This is the last post in my series (see
part 1 and
part 2) about watchdog timers (WDTs). After that one I will stop bugging you with the topic. But probably you've already got the impression I have a certain weakness for WDTs. Anyway let's take this to the next level and find out how to improve the solution from my last post even further.
Right now we have our application directly pinging the watchdog hardware i.e. there's a watchdog module/component linked into the main executable doing all the things required to prevent a timeout. That was easy to do because it only required us to insert two function calls for (de)initialization and one for pinging inside our mainloop. Unfortunately it also introduced a tight coupling between the main application and the watchdog handling logic (see figure 1).
Other drawbacks of this approach are:
- loss of flexibility and reuse (OK, reuse is possible but only on the code-level)
- adding support for new WDT hardware requires rebuilding the application or may have other side effects
- it's harder to verify/test the watchdog handling logic
To overcome these drawbacks we put the watchdog handling logic into a separate executable and introduce a small and light-weight layer that wraps the interprocess communication (
IPC) which is now required. I'll leave the choice of an appropriate IPC API to you. It should be non-blocking and easy to use (
SOAP is probably a bad idea). Certainly we've added slightly more complexity to the big picture (see figure 2) but at the same time it removes any dependencies from the main application to the WDT hardware and it can be run even when there is no watchdog present at all.
Having done these architectural changes we're now ready to introduce more logic to improve the WDT behavior. We can even add a user interface to the newly created watchdog application. Please note, that the term watchdog application/process refers now to a piece of software sitting on top of the WDT hardware.

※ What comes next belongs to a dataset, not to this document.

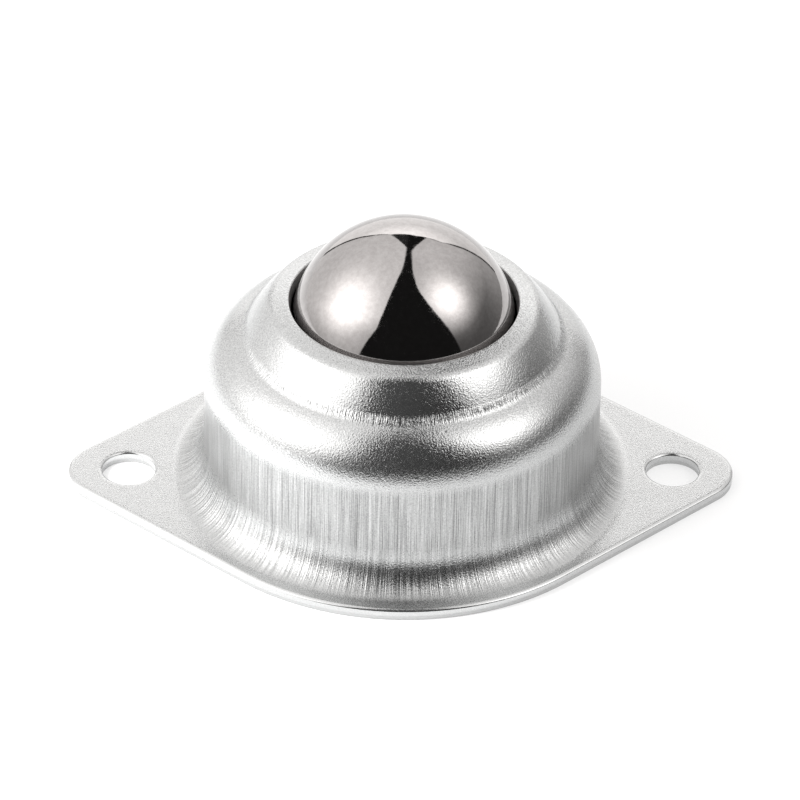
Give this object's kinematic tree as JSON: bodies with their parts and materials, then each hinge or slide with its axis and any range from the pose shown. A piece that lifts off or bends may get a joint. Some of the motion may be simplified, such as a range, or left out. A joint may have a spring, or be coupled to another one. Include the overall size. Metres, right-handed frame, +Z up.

The nonobvious outcome of inserting a watchdog process between the main app and the WDT hardware is that we're getting an additional high-level fallback layer without degrading the original WDT functionality. Both applications + OS remain under WDT control (remember this is a piece of hardware hooked up to the reset line). This gives us more opportunities to take action when the main app stops pinging the watchdog process e.g. we could try to kill and restart the main application process once and ultimately initiate a shutdown sequence which is healthier than the hard reset. And that's not all! Further enhancements may include:
- Restore the factory settings of the main application after a reboot in order to undo user changes (works only if the watchdog process starts first).
- Log all actions / errors or display a warning message on a local display. I recommend to use the operating system log.
- Send or broadcast a message before shutdown over the network to a monitoring instance if available.
- <put your feature here>
I'm pretty sure you'll have more features to add, but always remember:
Keep it simple! It's definitely not the right application to bloat with features.